Além de cantora, Mere se dedica a treinar
um grupo de jovens cantores no Ópera
Studio Vale
Foto: Lucas Rodrigues
Os prêmios foram lhe dando trabalhos e os concursos que ia vencendo ajudavam a corrigir as imperfeições e lacunas técnicas. Em 2008, ao lado de mais dezenove alunos, ganhou um curso internacional de dois anos, realizado no Teatro de Guaíra, em Curitiba e, entre os professores, dois foram primordiais na sua formação, a professora chilena e mezzo-soprano radicada na Alemanha, Graciela Araya, e o preparador vocal Vitor Philomeno. Vieram turnês pela Europa (Hungria, Alemanha e Croácia), em 2010 e os convites para interpretar Carmen, uma das maiores e melhores personagens do repertório operístico, e talvez o maior papel da carreira de Mere.
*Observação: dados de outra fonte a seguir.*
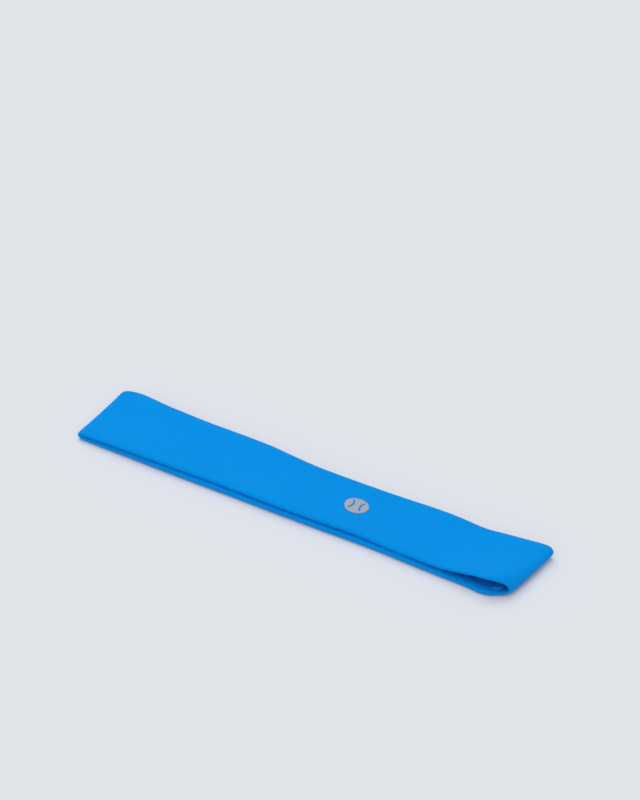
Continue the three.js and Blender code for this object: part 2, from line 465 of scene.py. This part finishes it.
# outer knit: over the outer face, round both rims and under to the edge seams
shell = {
    "ply": 0.75 * mm,
    "spacing": 1.5 * mm,
    "foldSpacing": 0.42 * mm,
    "foldReach": 9 * mm,
    "faceColumns": 44,
    "rimColumns": 11,
    "rollUnder": 3.9 * mm,
    "tuck": 0.5 * mm,
    "tuckIn": 0.3 * mm,
    "seamDepth": 0.3 * mm,
    "seamReach": 0.5 * mm,
}


def shellSection():
    crestAt = band["halfWidth"] - band["crest"]
    face = np.linspace(-crestAt, crestAt, shell["faceColumns"])
    turn = np.linspace(0, math.pi, 2 * shell["rimColumns"] + 1)[1:]
    power = 2 / band["rimSquareness"]
    across = crestAt + band["crest"] * np.sin(turn) ** power
    out = band["halfEdge"] * np.sign(np.cos(turn)) * np.abs(np.cos(turn)) ** power
    rim = np.stack([across, out], 1)
    under = np.linspace(crestAt, band["halfWidth"] - shell["rollUnder"], 4)[1:]
    rim = np.vstack([rim, np.stack([under, -faceHeight(under)], 1)])
    rim = np.vstack([rim, rim[-1] + (-shell["tuckIn"], shell["tuck"])])
    return np.vstack([rim[::-1] * (-1, 1), np.stack([face, faceHeight(face)], 1), rim])


section = shellSection()
places = clothStations(shell["spacing"], shell["foldSpacing"], shell["foldReach"])
outerShell, shellWidth = ringSheet("outerShell", places, section)
pressSeam(outerShell, places, len(section), shell["seamDepth"], shell["seamReach"])
shellPlace = thicken(outerShell, places, len(section), shell["ply"])
print("outer knit laid,", len(outerShell.data.vertices), "vertices")

# lining knit: the inner face, from one edge seam to the other
lining = {
    "ply": 0.6 * mm,
    "spacing": 1.8 * mm,
    "foldSpacing": 0.5 * mm,
    "foldReach": 9 * mm,
    "columns": 38,
    "seamGap": 0.2 * mm,
    "seamDepth": 0.2 * mm,
    "tuck": 0.5 * mm,
    "tuckIn": 0.2 * mm,
}


def liningSection():
    reach = band["halfWidth"] - shell["rollUnder"] - lining["seamGap"]
    across = np.linspace(reach, -reach, lining["columns"])
    flat = np.stack([across, -faceHeight(across)], 1)
    turned = (lining["tuckIn"], lining["tuck"])
    return np.vstack([flat[0] + turned, flat, flat[-1] + np.multiply(turned, (-1, 1))])


section = liningSection()
places = clothStations(lining["spacing"], lining["foldSpacing"], lining["foldReach"])
liningShell, liningWidth = ringSheet("liningShell", places, section)
pressSeam(liningShell, places, len(section), lining["seamDepth"], shell["seamReach"])
liningPlace = thicken(liningShell, places, len(section), lining["ply"])
print("lining laid,", len(liningShell.data.vertices), "vertices")


def thread(name, points, radius, sides=1):
    # sewing thread along a list of flat points, as a closed round tube
    curve = bpy.data.curves.new(name, "CURVE")
    curve.dimensions = "3D"
    curve.bevel_depth = radius
    curve.bevel_resolution = sides
    curve.use_fill_caps = True
    spline = curve.splines.new("POLY")
    spline.points.add(len(points) - 1)
    spline.points.foreach_set("co", np.column_stack([points, np.ones(len(points))]).ravel())
    piece = bpy.data.objects.new(name, curve)
    bpy.context.collection.objects.link(piece)
    only(piece)
    bpy.ops.object.convert(target="MESH")
    editAll(piece, lambda: bpy.ops.mesh.remove_doubles(threshold=radius / 50))
    return piece


def joined(name, pieces):
    bpy.ops.object.select_all(action="DESELECT")
    for piece in pieces:
        piece.select_set(True)
    bpy.context.view_layer.objects.active = pieces[0]
    bpy.ops.object.join()
    pieces[0].name = name
    return pieces[0]


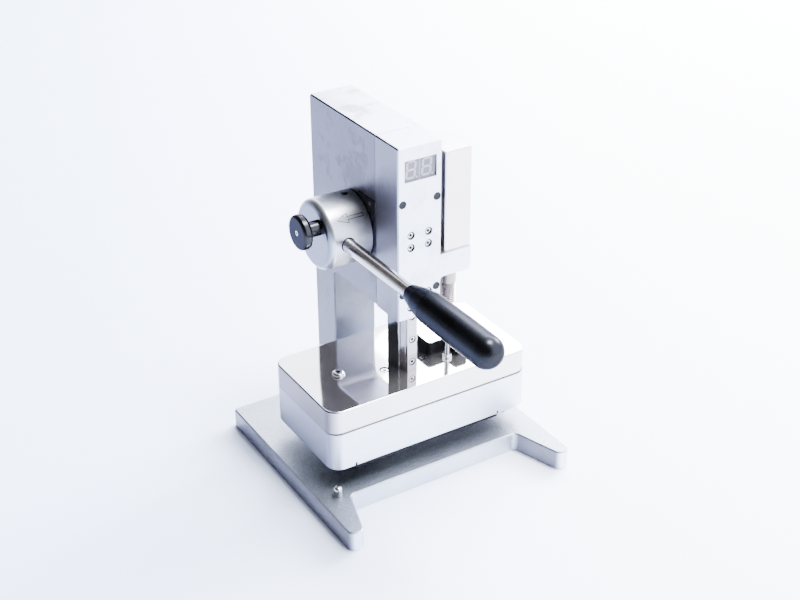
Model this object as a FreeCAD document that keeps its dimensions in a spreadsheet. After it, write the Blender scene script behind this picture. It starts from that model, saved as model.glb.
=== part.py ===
import FreeCAD, Part
import math
import os
import re

# Hand-lever heated platen press.
# Frame: +Z up, front faces -Y, +X to the right of a person facing the front.
# Origin: on the table under the machine, in the vertical plane that halves the
# C-frame. Millimetres. Every driving size is a cell of the sheet "dims".

V = FreeCAD.Vector
doc = FreeCAD.newDocument("lever_press")
sheet = doc.addObject("Spreadsheet::Sheet", "dims")

CELLS = [
    # base plate with two tapered legs
    ("base_half", 100.0), ("base_back", 96.8), ("leg_tip", -96.5), ("base_front", -55.0),
    ("notch_half", 76.2), ("tip_inner", 88.9), ("base_low", 0.0), ("base_top", 16.2),
    ("tip_round", 5.5), ("notch_round", 5.0), ("edge_break", 1.0),
    ("foot_rad", 5.0), ("foot_x_front", 92.6), ("foot_y_front", -84.0), ("foot_x_back", 90.0), ("foot_y_back", 84.0),
    ("pin_x", -84.8), ("pin_y", -50.9), ("pin_rad", 3.25), ("pin_top", 24.4),
    # C-frame
    ("frame_half", 18.75), ("column_front", 66.0), ("head_low", 136.0), ("head_top", 275.3), ("throat_round", 5.0),
    ("bolt_x", 9.5), ("bolt_y", 79.5),
    # guide channel, slide bar and rail
    ("channel_half", 10.5), ("channel_top", 262.0), ("bar_half", 8.6), ("bar_front", -14.4), ("bar_back", 1.8),
    ("bar_low", 69.3), ("bar_top", 238.0), ("rail_half", 4.5), ("rail_front", -20.9), ("rail_low", 82.9),
    ("rail_hole_low", 90.7), ("rail_pitch", 20.0),
    ("carriage_half", 10.0), ("carriage_long", 28.9), ("carriage_upper", 200.4), ("carriage_lower", 150.45),
    ("carriage_sx", 7.5), ("carriage_sz", 5.0),
    # front housing and its side wing
    ("face_y", -31.0), ("web_y", -24.4), ("wing_right", 45.6), ("wing_low", 163.5), ("wing_top", 183.0),
    ("plug_x", 14.6), ("plug_upper", 231.5), ("plug_lower", 158.0), ("plug_rad", 3.2),
    ("window_left", -13.0), ("window_right", 14.0), ("window_low", 247.9), ("window_high", 264.5),
    # side housing with the return spring
    ("box_left", 22.6), ("box_right", 46.0), ("box_front", -29.4), ("box_back", 1.5), ("box_top", 263.0), ("box_wall", 1.2),
    ("rod_x", 34.2), ("rod_y", -17.5), ("rod_rad", 2.0), ("guide_rad", 6.2), ("guide_low", 133.5), ("collar_low", 150.6),
    ("spring_low", 186.0), ("spring_high", 226.0),
    # pinion, shaft and hub
    ("axis_y", 29.0), ("axis_z", 193.0), ("gear_mod", 1.5), ("gear_teeth", 28.0), ("gear_half", 5.0),
    ("shaft_rad", 5.0), ("stub_rad", 6.0), ("bush_rad", 7.0),
    ("hub_rad", 27.5), ("hub_in", -20.05), ("hub_out", -56.0), ("hub_round", 5.4),
    ("lever_x", -41.0), ("lever_rad", 5.3), ("lever_tilt", 0.0), ("grip_start", -84.0), ("grip_end", -185.5),
    ("knob_y", 20.3), ("knob_z", 203.3), ("knob_rad", 13.5), ("knob_face", -74.0), ("knob_back", -66.4), ("pull_pin", 2.0),
    # heated platen
    ("cov_left", -84.2), ("cov_right", 95.2), ("cov_front", -42.0), ("cov_back", 50.6), ("cov_low", 63.3), ("cov_top", 82.8), ("cov_round", 11.0),
    ("shell_grow", 1.4), ("shell_low", 31.3), ("shell_wall", 2.5),
    ("pad_low", 28.2), ("face_low", 29.0),
]
for row, (alias, value) in enumerate(CELLS, start=1):
    sheet.set("A%d" % row, alias)
    sheet.set("B%d" % row, repr(value))
    sheet.setAlias("B%d" % row, alias)
doc.recompute()
D = dict(CELLS)
ALIASES = set(D)


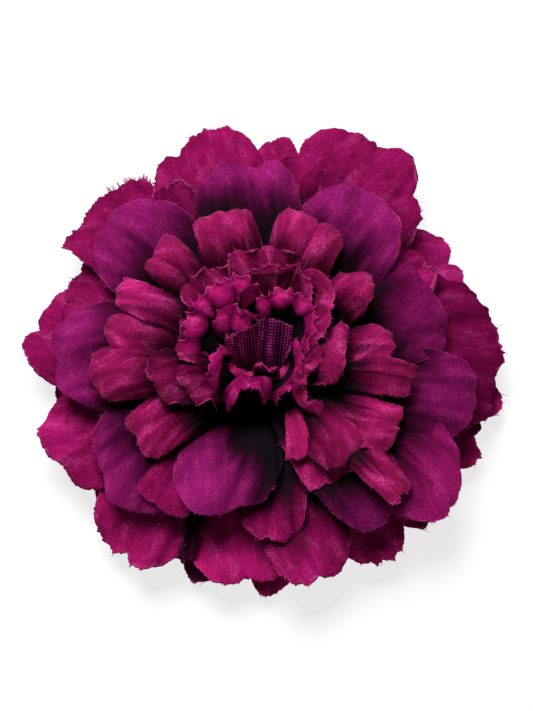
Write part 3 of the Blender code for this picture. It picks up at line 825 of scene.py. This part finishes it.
def add_strip(bm, layers, strip, grain):
    """Lay one frill, or one sheet of mesh, as a bent grid."""
    made = bmesh.ops.create_grid(
        bm, x_segments=strip["faces"], y_segments=strip["rows"], size=1.0)["verts"]
    point = mesh_point if "ribs" in strip else strip_point
    columns, values, flat = {}, {}, {}
    for vert in made:
        share, rise = (vert.co.x + 1) / 2, (vert.co.y + 1) / 2
        key = round(share, 5)
        if key not in columns:
            columns[key] = strip_column(strip, share)
        column = columns[key]
        # Dye and painted shade at the foot, and painted shade that darkens the wall lower down
        # and in the pinches between bubbles
        values[vert] = {
            "root_dye": smooth_step((strip["dye"] - rise) / strip["dye_soft"] + 0.5),
            "rim_line": 0.65 if rise > 0.999 else 0.0,
            "shade": strip["shade"] * (PAINTED_DEPTH_SHADE + (1.2 - PAINTED_DEPTH_SHADE) * rise ** 1.5) * (
                1.0 - CREVICE_PAINTED_SHADE * column["slim"]),
            "purple": strip["purple"],
        }
        tall = (column["rim"] - column["foot"]).length
        flat[vert] = Vector((share * strip["run"], rise * tall))
        vert.co = point(strip, column, share, rise) * MM
    lay_cloth(made, layers, values, flat, grain)


def add_collar(bm, layers, whorl):
    """Turn the ring of gathered, glued cloth that holds the roots."""
    low = NUB_HEIGHT + GAP + whorl["collar"] * COLLAR_PITCH
    high, radius = low + COLLAR_HEIGHT, whorl["radius"]
    profile = [(COLLAR_BORE, high), (radius, high), (radius, low), (COLLAR_BORE, low)]
    for vert in turn_profile(bm, profile, COLLAR_STEPS, True):
        vert[layers["root_dye"]] = 1.0
        vert[layers["shade"]] = 1.0


def turn_profile(bm, profile, steps, closed):
    """Spin a profile of (radius, height) points round Z. Gives the new vertices."""
    before = set(bm.verts)
    line = [bm.verts.new((r * MM, 0.0, z * MM)) for r, z in profile]
    pairs = list(zip(line, line[1:])) + ([(line[-1], line[0])] if closed else [])
    edges = [bm.edges.new(pair) for pair in pairs]
    bmesh.ops.spin(bm, geom=line + edges, cent=(0, 0, 0), axis=(0, 0, 1),
                   angle=2 * math.pi, steps=steps, use_merge=True)
    made = [vert for vert in bm.verts if vert not in before]
    bmesh.ops.remove_doubles(bm, verts=made, dist=1e-6)
    made = [vert for vert in bm.verts if vert not in before]
    faces = list({face for vert in made for face in vert.link_faces})
    bmesh.ops.recalc_face_normals(bm, faces=faces)
    return made


def finish_piece(name, bm, material, node_name, wall=0.0):
    """Make a piece of a mesh, smooth, with its wall, in place of its CAD node."""
    mesh = bpy.data.meshes.new(name)
    bm.to_mesh(mesh)
    bm.free()
    mesh.materials.append(material)
    mesh.shade_smooth()
    piece = bpy.data.objects.new(name, mesh)
    bpy.context.scene.collection.objects.link(piece)
    if wall:
        thick = piece.modifiers.new("cloth", "SOLIDIFY")
        thick.thickness = wall * MM
        thick.offset = 0.0
        # The broad faces light the rims, so that a cut edge has no dark line
        rims = piece.modifiers.new("rims", "WEIGHTED_NORMAL")
        rims.weight = 100
    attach(piece, "root")
    if node_name:
        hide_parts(node_name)
    return piece


def make_whorl(node_name, whorl, material, threads, name=None):
    """One whorl: its collar, and its petals or frills, in thin cloth."""
    rng = random.Random(name or node_name)
    bm = bmesh.new()
    layers = cloth_layers(bm)
    for index, row in enumerate(whorl.get("petals", [])):
        petal = full_petal(whorl, row, seed=whorl["collar"] * 31.7 + index * 3.1)
        add_petal(bm, layers, petal, rng.uniform(-0.5, 0.5))
        add_threads(threads, petal_rim(petal), rng)
    for index, row in enumerate(whorl.get("strips", [])):
        strip = full_strip(whorl, row, seed=index * 3.1 + 0.4)
        add_strip(bm, layers, strip, 0.0)
        if "ribs" not in strip:
            add_threads(threads, strip_rim(strip), rng)
    if node_name:
        add_collar(bm, layers, whorl)
    finish_piece(name or f"{node_name}_cloth", bm, material, node_name, CLOTH)


def thread_length(rng):
    """A thread's length: most are short and a few are long."""
    pick = rng.random()
    for share, low, high in THREAD_LENGTHS:
        if pick < share:
            return rng.uniform(low, high)
        pick -= share
    return THREAD_LENGTHS[0][1]


def rim_places():
    """Grid points round the tip, from low on one side to low on the other."""
    full = 2 + 2 * (1 + RIM_LOW)
    for index in range(THREAD_PLACES):
        run = full * index / (THREAD_PLACES - 1) - RIM_LOW
        if run < 1.0:
            yield -1.0, run
        elif run < 3.0:
            yield run - 2.0, 1.0
        else:
            yield 1.0, 1.0 - (run - 3.0)


def petal_rim(petal):
    """Places on a petal's rim: the edge, a point within it, one beside that, and
    whether the threads there are combed into a row."""
    low, high = petal["fringe"] or (0.0, 0.0)
    for a, b in rim_places():
        spot = outline(petal, a, b)
        inner = petal_point(petal, outline(petal, a * 0.94, b * 0.94 if b > 0 else b))
        beside = petal_point(petal, outline(petal, a * 0.9, b * 0.97))
        yield petal_point(petal, spot), inner, beside, low < math.degrees(spot[3]) < high


def strip_rim(strip):
    """The same for a frill."""
    for index in range(THREAD_PLACES):
        share = index / THREAD_PLACES
        column, beyond = strip_column(strip, share), strip_column(strip, share + 0.007)
        yield (strip_point(strip, column, share, 1.0), strip_point(strip, column, share, 0.96),
               strip_point(strip, beyond, share + 0.007, 0.96), False)


def add_threads(threads, rim, rng):
    """Frayed threads that stand out of a rim."""
    bm = bmesh.new()
    for edge, inner, beside, combed in rim:
        if not combed and rng.random() > THREAD_SHARE:
            continue
        way = (edge - inner).normalized()
        spread = 0.0 if combed else math.radians(
            rng.uniform(-THREAD_SPREAD, THREAD_SPREAD))
        way = Matrix.Rotation(spread, 3, way.cross(beside - inner).normalized()) @ way
        length = FRINGE_LENGTH if combed else thread_length(rng)
        turn = way.to_track_quat("Z", "Y").to_matrix().to_4x4()
        centre = (edge + way * (length / 2 - 0.12)) * MM
        stout = THREAD_RADIUS * (FRINGE_STOUTNESS if combed else 1.0)
        bmesh.ops.create_cone(
            bm, cap_ends=True, segments=3, radius1=stout * MM,
            radius2=stout * 0.5 * MM, depth=length * MM,
            matrix=Matrix.Translation(centre) @ turn)
    batch = bpy.data.meshes.new("threads")
    bm.to_mesh(batch)
    bm.free()
    threads.from_mesh(batch)
    bpy.data.meshes.remove(batch)


def make_calyx(material):
    """The ribbed plastic nub under the petals, and its peg."""
    profile = [
        (0.0, PEG_TOP), (PEG_RADIUS * 0.7, PEG_TOP), (PEG_RADIUS, PEG_TOP - 0.6),
        (PEG_RADIUS, NUB_HEIGHT), (NUB_RADIUS - NUB_ROUNDING, NUB_HEIGHT),
        (NUB_RADIUS, NUB_HEIGHT - NUB_ROUNDING),
        (NUB_RADIUS - NUB_ROUNDING, NUB_HEIGHT / 2),
        (NUB_FOOT_RADIUS + NUB_ROUNDING, NUB_ROUNDING), (NUB_FOOT_RADIUS, 0.0), (0.0, 0.0),
    ]
    bm = bmesh.new()
    for vert in turn_profile(bm, profile, PEG_STEPS, False):
        radius = math.hypot(vert.co.x, vert.co.y) / MM
        if radius > NUB_FOOT_RADIUS + 0.01:
            angle = math.atan2(vert.co.y, vert.co.x)
            scale = 1.0 - NUB_RIB_DEPTH / radius * (1 - math.cos(NUB_RIBS * angle)) / 2
            vert.co.x *= scale
            vert.co.y *= scale
    piece = finish_piece("calyx_nub", bm, material, "calyx")
    piece.data.set_sharp_from_angle(angle=math.radians(NUB_SHARP))


# Camera and studio
CAMERA_ELEVATION = 72   # the photograph looks along the flower's axis, 18 degrees off
CAMERA_DISTANCE = 0.5   # metres, as are the places below
CAMERA_AIM = Vector((0.001, 0.0025, 0.015))
FOCAL_LENGTH = 120      # millimetres, on a sensor 36 mm high
SENSOR_HEIGHT = 36
FLOOR_SIZE = 3.0
LIGHTS = (              # name, place, size, and power in watts
    ("key", Vector((-0.09, 0.20, 0.61)), 0.3, 5.4),     # nearly over the flower
    ("top", Vector((-0.05, 0.60, 0.34)), 0.6, 0.8),     # low, from the top of the picture
    ("fill", Vector((-0.10, -0.45, 0.45)), 0.4, 0.32),
)
WORLD_STRENGTH = 0.003


def make_camera():
    """The camera, at the angle from which the photograph sees the flower."""
    tilt = math.radians(CAMERA_ELEVATION)
    camera = bpy.data.objects.new("camera", bpy.data.cameras.new("camera"))
    camera.location = CAMERA_AIM + CAMERA_DISTANCE * Vector((0, -math.cos(tilt), math.sin(tilt)))
    camera.rotation_euler = (math.pi / 2 - tilt, 0, 0)
    camera.data.lens = FOCAL_LENGTH
    camera.data.sensor_fit = "VERTICAL"
    camera.data.sensor_height = SENSOR_HEIGHT
    bpy.context.scene.collection.objects.link(camera)
    bpy.context.scene.camera = camera


def make_light(name, place, size, power):
    """A square soft light that faces the flower."""
    data = bpy.data.lights.new(name, "AREA")
    data.size = size
    data.energy = power
    light = bpy.data.objects.new(name, data)
    light.location = place
    light.rotation_euler = (-place).to_track_quat("-Z", "Y").to_euler()
    bpy.context.scene.collection.objects.link(light)


def make_floor():
    """A plain white sweep, lit from within so that shadows on it stay pale."""
    material, tree, shader = new_material(
        "white sweep", base_color=(0.25, 0.243, 0.246, 1), roughness=0.9,
        specular_ior_level=0.1, emission_color=(1, 1, 1, 1), emission_strength=0.77)
    bm = bmesh.new()
    bmesh.ops.create_grid(bm, x_segments=1, y_segments=1, size=FLOOR_SIZE / 2)
    mesh = bpy.data.meshes.new("floor")
    bm.to_mesh(mesh)
    bm.free()
    mesh.materials.append(material)
    floor = bpy.data.objects.new("floor", mesh)
    bpy.context.scene.collection.objects.link(floor)


def make_studio():
    """Plain soft studio light over a pale floor."""
    make_floor()
    for values in LIGHTS:
        make_light(*values)
    world = bpy.data.worlds.new("studio")
    world.use_nodes = True
    background = world.node_tree.nodes["Background"]
    background.inputs["Color"].default_value = (1, 1, 1, 1)
    background.inputs["Strength"].default_value = WORLD_STRENGTH
    bpy.context.scene.world = world
    bpy.context.scene.view_settings.view_transform = "Standard"


def main():
    outer = petal_cloth("dyed polyester petal cloth", "#86104e", "#6c134c", "#c04488",
                        weave_tones=(0.8, 1.2), painted_sheen=0.45, gloss=0.0)
    purple = petal_cloth("fine purple polyester petal cloth", "#86104e", "#6c114b",
                         "#c4468c", weave_tones=(0.95, 1.05), painted_sheen=0.2, gloss=0.0,
                         bump=0.3)
    spoon = petal_cloth("pressed polyester spoon cloth", "#88144c", "#6b0c4b", "#cc4690")
    # The frills' cloth is lighter than the petals': its own colour, with painted light on the
    # crests of the bubbles
    frills = petal_cloth("pinked polyester frill cloth", "#b0186a", "#6b0c4b", "#d04a94",
                         weave_tones=(0.84, 1.16))
    # Its wide stitch tones are painted highlight on the stitches and painted shade in the holes
    mesh = petal_cloth("coarse polyester mesh", "#821054", "#5c2258", "#9a3272",
                       pattern=open_mesh, pitch=MESH_PITCH, weave_tones=(0.1, 1.6),
                       painted_sheen=0.6, gloss=0.2, bump=0.8)
    threads = bmesh.new()
    make_whorl("outer_whorl_low", LOW_OUTER, outer, threads)
    make_whorl("outer_whorl", OUTER, outer, threads)
    make_whorl("middle_whorl", MIDDLE, purple, threads)
    make_whorl("spoon_whorl", SPOON, spoon, threads)
    make_whorl("ruffle_outer", RUFFLE, spoon, threads)
    make_whorl(None, RUFFLE_STRIPS, spoon, threads, "ruffle_strips")
    make_whorl("ruffle_inner", FRILL, frills, threads)
    make_whorl("centre_tuft", TUFT, mesh, threads)
    make_whorl(None, LIPS, spoon, threads, "centre_lips")
    finish_piece("frayed_threads", threads, thread_polyester("frayed thread", "#cf4490"),
                 None)
    make_calyx(calyx_plastic("moulded calyx plastic"))
    make_camera()
    make_studio()


main()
Contratou diversos profissionais, desenhou os figurinos, reservou o teatro da cidade e interpretou nove cenas da ópera Carmen. “Desde muito cedo, sou uma empreendedora. Se não tivesse uma porta aberta, eu abriria uma (risos). Quando decidi fazer esse pequeno espetáculo, fiz tudo, inclusive assessoria, aproveitando meus conhecimentos em comunicação social. Foram três dias de teatro lotado e as pessoas adoraram tudo aquilo, foi uma loucura na época, e eu repetiria com todo o prazer aquele aprendizado.”, conta a cantora, que utilizou dessa mesma peça para estrear seu novo projeto: O grupo “Ópera Studio Vale”.

No ano de 2014, em parceria com a Fundação de Arte e Cultura da Universidade de Taubaté (FUNAC-UNITAU), a mezzo-soprano deu inicio ao que vem a ser até o momento, o primeiro estúdio de ópera da região, abrangendo todo o Vale do Paraíba, Serra da Mantiqueira e Litoral Norte. “A meta do projeto é permitir que o estudante de música erudita aprenda a atuar em cena, aprenda a fazer ópera”, explicou a professora responsável pela criação do projeto, Mere Oliveira. “Junto com o canto, o aluno deve dominar muitas outras coisas, como a interpretação de um personagem, a fonética das falas em outros idiomas e toda a parte técnica em grupo”, destaca.